Qwen-RobotWorld 技術報告：通過語言條件化影片生成統一具身世界建模

摘要

我們提出Qwen-RobotWorld，一種面向具身智慧的語言條件化視頻世界模型。它以自然語言作為統一的動作介面，從當前觀測預測跨機器人操作、自動駕駛、室內導航及人機轉移等場景中具備物理基礎的未來視覺軌跡。這種統一的表述提供了三個有前景的應用方向：用於策略訓練增強的合成數據生成、用於策略評估的可擴展虛擬環境，以及用於下游機器人控制的語言引導規劃信號。該成果透過三個部分設計實現：a) 雙流MMDiT與MLLM動作編碼——一個60層雙流擴散Transformer，透過逐層聯合注意力將凍結的Qwen2.5-VL語義與視頻VAE潛變量耦合；b) 具身世界知識——包含860萬個影片文本語料庫（超過2億幀），涵蓋20多種具身型態和500多個動作類別的動作語言映射；c) 通用+專家漸進式課程——一種兩階段訓練策略，先在共享語言介面下學習通用視覺先驗，再注入具身專業化。大量結果顯示其具有強大的競爭力：在EWMBench和DreamGen Bench上整體排名第一，在WorldModelBench和PBench上超越所有開源模型。此外，在RoboTwin-IF基準上的零樣本分析進一步支持其穩健泛化與多視角一致性。

English

We introduce Qwen-RobotWorld, a language-conditioned video world model for embodied intelligence. With natural language as a unified action interface, it predicts physically grounded future visual trajectories from current observations across robotic manipulation, autonomous driving, indoor navigation, and human-to-robot transfer. This unified formulation provides three promising application directions: synthetic data generation for policy training augmentation, scalable virtual environments for policy evaluation, and language-guided planning signals for downstream robot control. This is achieved through a three-part design: a) Double-Stream MMDiT with MLLM Action Encoding, where a 60-layer double-stream diffusion transformer couples frozen Qwen2.5-VL semantics with video-VAE latents through layer-wise joint attention; b) Embodied World Knowledge (EWK), an 8.6M video-text corpus (200M+ frames) with action-language mapping over 20+ embodiments and 500+ action categories; and c) General+Expert Progressive Curriculum, a two-stage training strategy that first learns general visual priors and then injects embodied specialization under a shared language interface.
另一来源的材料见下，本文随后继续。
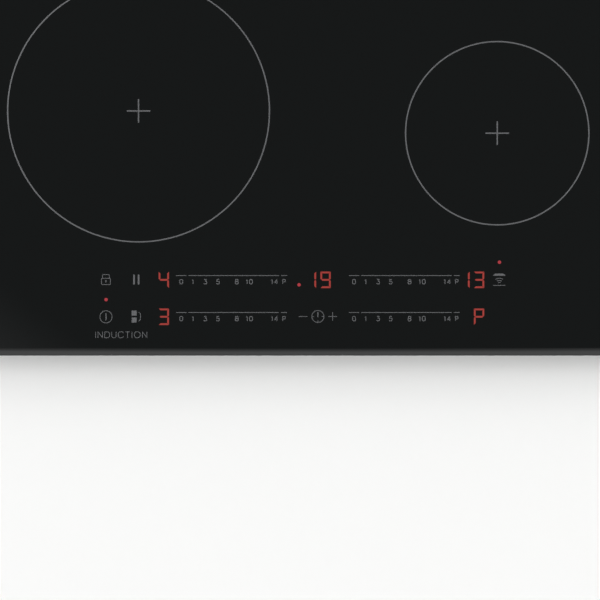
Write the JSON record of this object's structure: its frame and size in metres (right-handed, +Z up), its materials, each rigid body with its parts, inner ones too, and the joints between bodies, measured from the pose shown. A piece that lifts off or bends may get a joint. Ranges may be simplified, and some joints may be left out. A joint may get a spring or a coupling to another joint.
{
  "type": "induction cooktop",
  "caption": "Built-in electric induction cooktop: flat black glass top over a steel casing with floating coils, blowers, a touch-control strip, side clips and a mains connection box.",
  "frame": {"origin": "centre of the underside of the whole appliance, on the surface that it would stand on", "axes": "+X to the user's right along the longest side, +Y away from the user to the rear, +Z up through the glass"},
  "size_m": [0.59, 0.52, 0.05],
  "materials": {
    "black_glass": "polished black glass ceramic",
    "seal_rubber": "matt black foam rubber",
    "sheet_steel": "galvanised sheet steel, satin",
    "spring_steel": "bright spring steel",
    "aluminium_sheet": "plain aluminium, satin",
    "copper_winding": "varnished copper strand, satin",
    "ferrite": "dark grey sintered ferrite, matt",
    "mica_sheet": "pressed mica sheet, satin",
    "silicone": "white silicone, matt",
    "former_plastic": "heat-proof phenolic plastic, matt",
    "circuit_board": "green solder resist, satin",
    "white_plastic": "off-white moulded plastic, matt",
    "black_plastic": "black moulded plastic, matt",
    "display_red": "dark red light box for numerals"
  },
  "bodies": {
    "cooktop": {"glass_top": "black_glass", "edge_seal": "seal_rubber", "casing": "sheet_steel", "rail_rear": "sheet_steel", "control_holder": "white_plastic", "control_board": "circuit_board", "display_left": "display_red", "display_timer": "display_red", "display_right": "display_red", "ribbon_cable": "white_plastic", "filter_board": "circuit_board", "mains_choke": "copper_winding", "filter_capacitor": "black_plastic", "terminal_box": "white_plastic", "terminal_block": "black_plastic", "cable_grommet": "seal_rubber", "rail_left": "sheet_steel", "coil_plate_left": "aluminium_sheet", "board_tray_left": "white_plastic", "power_board_left": "circuit_board", "heat_sink_left": "aluminium_sheet", "fan_housing_left": "black_plastic", "rail_right": "sheet_steel", "coil_plate_right": "aluminium_sheet", "board_tray_right": "white_plastic", "power_board_right": "circuit_board", "heat_sink_right": "aluminium_sheet", "fan_housing_right": "black_plastic", "coil_spring_front_left": "spring_steel", "coil_spring_rear_left": "spring_steel", "coil_spring_front_right": "spring_steel", "coil_spring_rear_right": "spring_steel"},
    "fan_rotor_left": {"fan_rotor_left": "black_plastic"},
    "fan_rotor_right": {"fan_rotor_right": "black_plastic"},
    "terminal_flap": {"terminal_flap": "white_plastic"},
    "clip_front_left": {"clip_front_left": "spring_steel"},
    "clip_rear_left": {"clip_rear_left": "spring_steel"},
    "clip_front_right": {"clip_front_right": "spring_steel"},
    "clip_rear_right": {"clip_rear_right": "spring_steel"},
    "coil_front_left": {"coil_former_front_left": "former_plastic", "coil_ferrite_front_left": "ferrite", "coil_winding_front_left": "copper_winding", "coil_mica_front_left": "mica_sheet", "coil_sensor_front_left": "silicone"},
    "coil_rear_left": {"coil_former_rear_left": "former_plastic", "coil_ferrite_rear_left": "ferrite", "coil_winding_rear_left": "copper_winding", "coil_mica_rear_left": "mica_sheet", "coil_sensor_rear_left": "silicone"},
    "coil_front_right": {"coil_former_front_right": "former_plastic", "coil_ferrite_front_right": "ferrite", "coil_winding_front_right": "copper_winding", "coil_mica_front_right": "mica_sheet", "coil_sensor_front_right": "silicone"},
    "coil_rear_right": {"coil_former_rear_right": "former_plastic", "coil_ferrite_rear_right": "ferrite", "coil_winding_rear_right": "copper_winding", "coil_mica_rear_right": "mica_sheet", "coil_sensor_rear_right": "silicone"}
  },
  "joints": [
    {"name": "fan_spin_left", "type": "hinge", "parent": "cooktop", "child": "fan_rotor_left", "pos_m": [-0.128, 0.135, 0.017], "axis": [0, 0, 1], "continuous": true},
    {"name": "fan_spin_right", "type": "hinge", "parent": "cooktop", "child": "fan_rotor_right", "pos_m": [0.162, 0.135, 0.017], "axis": [0, 0, 1], "continuous": true},
    {"name": "coil_float_front_left", "type": "slide", "parent": "cooktop", "child": "coil_front_left", "axis": [0, 0, 1], "range_m": [-0.0008, 0], "stiffness_N_per_m": 4000, "springref_m": 0.0035, "deforming": ["coil_spring_front_left"]},
    {"name": "coil_float_rear_left", "type": "slide", "parent": "cooktop", "child": "coil_rear_left", "axis": [0, 0, 1], "range_m": [-0.0008, 0], "stiffness_N_per_m": 4000, "springref_m": 0.0035, "deforming": ["coil_spring_rear_left"]},
    {"name": "coil_float_front_right", "type": "slide", "parent": "cooktop", "child": "coil_front_right", "axis": [0, 0, 1], "range_m": [-0.0008, 0], "stiffness_N_per_m": 4000, "springref_m": 0.0035, "deforming": ["coil_spring_front_right"]},
    {"name": "coil_float_rear_right", "type": "slide", "parent": "cooktop", "child": "coil_rear_right", "axis": [0, 0, 1], "range_m": [-0.0008, 0], "stiffness_N_per_m": 4000, "springref_m": 0.0035, "deforming": ["coil_spring_rear_right"]},
    {"name": "clip_flex_front_left", "type": "hinge", "parent": "cooktop", "child": "clip_front_left", "pos_m": [-0.2766, -0.128, 0.0408], "axis": [0, -1, 0], "range_deg": [0, 9], "stiffness_Nm_per_rad": 1, "springref_deg": -5.73},
    {"name": "clip_flex_rear_left", "type": "hinge", "parent": "cooktop", "child": "clip_rear_left", "pos_m": [-0.2766, 0.128, 0.0408], "axis": [0, -1, 0], "range_deg": [0, 9], "stiffness_Nm_per_rad": 1, "springref_deg": -5.73},
    {"name": "clip_flex_front_right", "type": "hinge", "parent": "cooktop", "child": "clip_front_right", "pos_m": [0.2766, -0.128, 0.0408], "axis": [0, 1, 0], "range_deg": [0, 9], "stiffness_Nm_per_rad": 1, "springref_deg": -5.73},
    {"name": "clip_flex_rear_right", "type": "hinge", "parent": "cooktop", "child": "clip_rear_right", "pos_m": [0.2766, 0.128, 0.0408], "axis": [0, 1, 0], "range_deg": [0, 9], "stiffness_Nm_per_rad": 1, "springref_deg": -5.73},
    {"name": "terminal_flap_hinge", "type": "hinge", "parent": "cooktop", "child": "terminal_flap", "pos_m": [0.19, 0.242, 0.0044], "axis": [-1, 0, 0], "range_deg": [0, 90]}
  ]
}
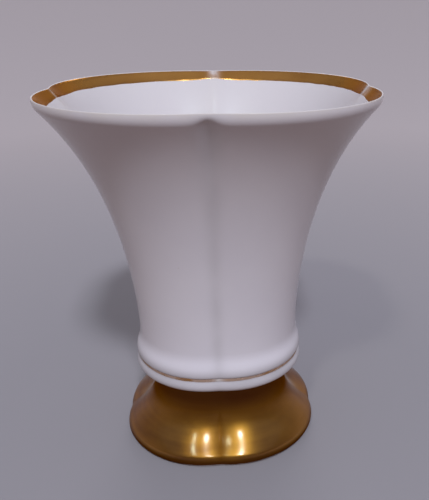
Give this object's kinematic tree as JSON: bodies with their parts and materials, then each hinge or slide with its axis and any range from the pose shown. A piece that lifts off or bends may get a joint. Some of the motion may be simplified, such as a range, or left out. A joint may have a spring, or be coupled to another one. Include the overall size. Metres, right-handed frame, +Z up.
{
  "type": "vase",
  "caption": "Small footed porcelain vase: a trumpet body pressed into lobes with creases between, on a hollow flared foot, with gilded foot, base line and inner rim band.",
  "frame": {"origin": "middle of the footprint, on the surface the vase stands on", "axes": "+Z up along the vase's axis; the creases between the lobes lie on X and Y, and a crease faces -Y, the front"},
  "size_m": [0.0878, 0.0878, 0.1031],
  "materials": {
    "glazed_porcelain": "white hard porcelain under a clear, glossy, faintly cool glaze",
    "bare_porcelain": "unglazed fired slip, matt and slightly warm",
    "gilding": "bright burnished gold, lightly rubbed, brushed round by hand"
  },
  "bodies": {
    "root": {"foot": "glazed_porcelain", "luting_slip": "bare_porcelain", "body": "glazed_porcelain", "rim_gilding": "gilding", "base_line_gilding": "gilding", "foot_gilding": "gilding"}
  },
  "joints": []
}
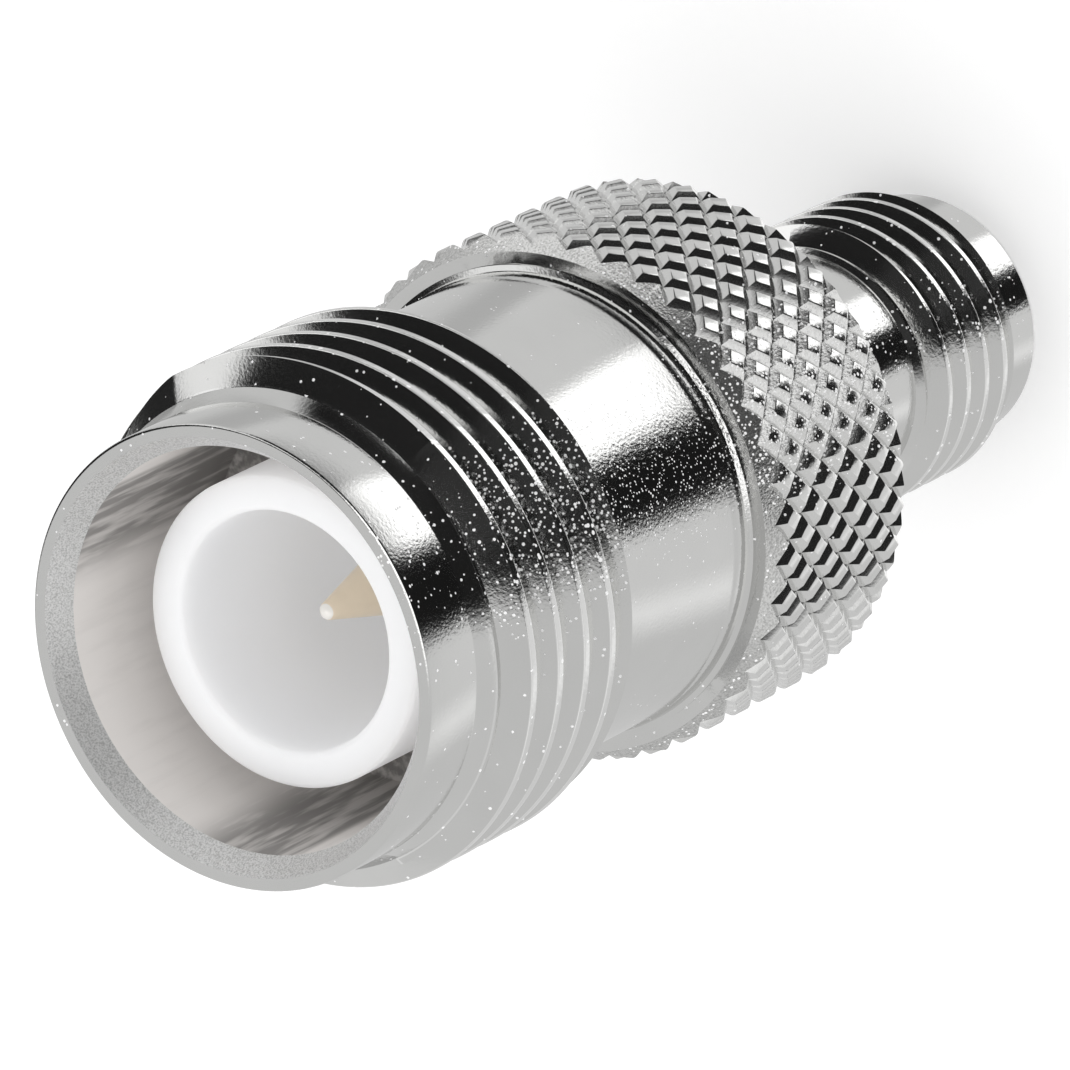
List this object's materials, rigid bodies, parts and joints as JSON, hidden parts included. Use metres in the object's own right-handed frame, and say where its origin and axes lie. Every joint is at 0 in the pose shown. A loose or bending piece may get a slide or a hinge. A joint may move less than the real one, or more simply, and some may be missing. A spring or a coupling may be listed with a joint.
{
  "type": "coax adapter",
  "caption": "Straight metal coax adapter with a large and a small threaded jack, a diamond-knurled grip collar between them and a gold pin in a white plastic cup.",
  "frame": {"origin": "centre of the rim of the small mating end, where the adapter stands on its end", "axes": "+Z along the adapter's axis, from the small end up to the open mouth of the large end"},
  "size_m": [0.011, 0.011, 0.0251],
  "materials": {
    "nickel_plate": "bright",
    "white_plastic": "satin",
    "gold_plate": "satin"
  },
  "bodies": {
    "root": {"front_shell": "nickel_plate", "rear_body": "nickel_plate", "front_insulator": "white_plastic", "rear_insulator": "white_plastic", "pin_contact": "gold_plate", "socket_contact": "gold_plate"}
  },
  "joints": []
}
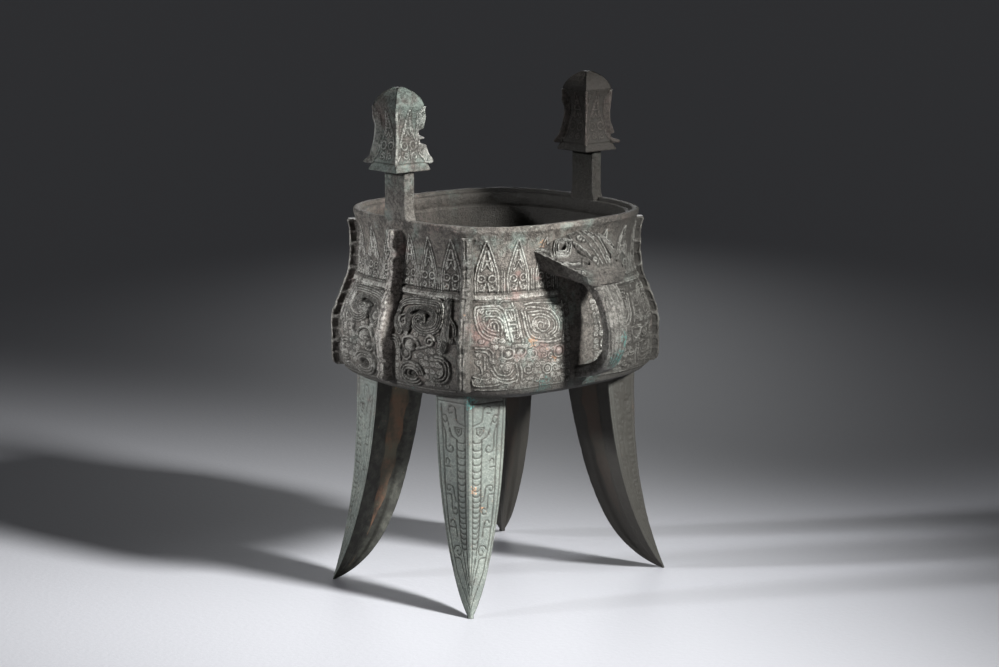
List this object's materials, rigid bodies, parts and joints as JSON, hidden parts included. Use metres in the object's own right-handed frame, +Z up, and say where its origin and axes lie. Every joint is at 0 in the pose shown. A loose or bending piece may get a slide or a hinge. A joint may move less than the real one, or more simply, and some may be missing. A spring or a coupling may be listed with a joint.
{
  "type": "ritual vessel",
  "caption": "Square footed bronze wine vessel with splayed blade legs, flanged body, strap handle with an animal head, and capped posts on its rim.",
  "frame": {"origin": "on the floor, under the middle of the vessel's width and depth over all, handle included", "axes": "+Z up; X runs between the two posts on the rim; -Y is the side with the handle"},
  "size_m": [0.2522, 0.266, 0.4201],
  "materials": {
    "old_bronze": "aged bronze under a matt grey-green patina"
  },
  "bodies": {
    "root": {"jia_vessel": "old_bronze"}
  },
  "joints": []
}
Extensive results show strong competitiveness: ranks 1st overall on EWMBench and DreamGen Bench, outperforms all open-source models on WorldModelBench and PBench. Additional zero-shot analyses on RoboTwin-IF benchmark further support robust generalization and multi-view consistency.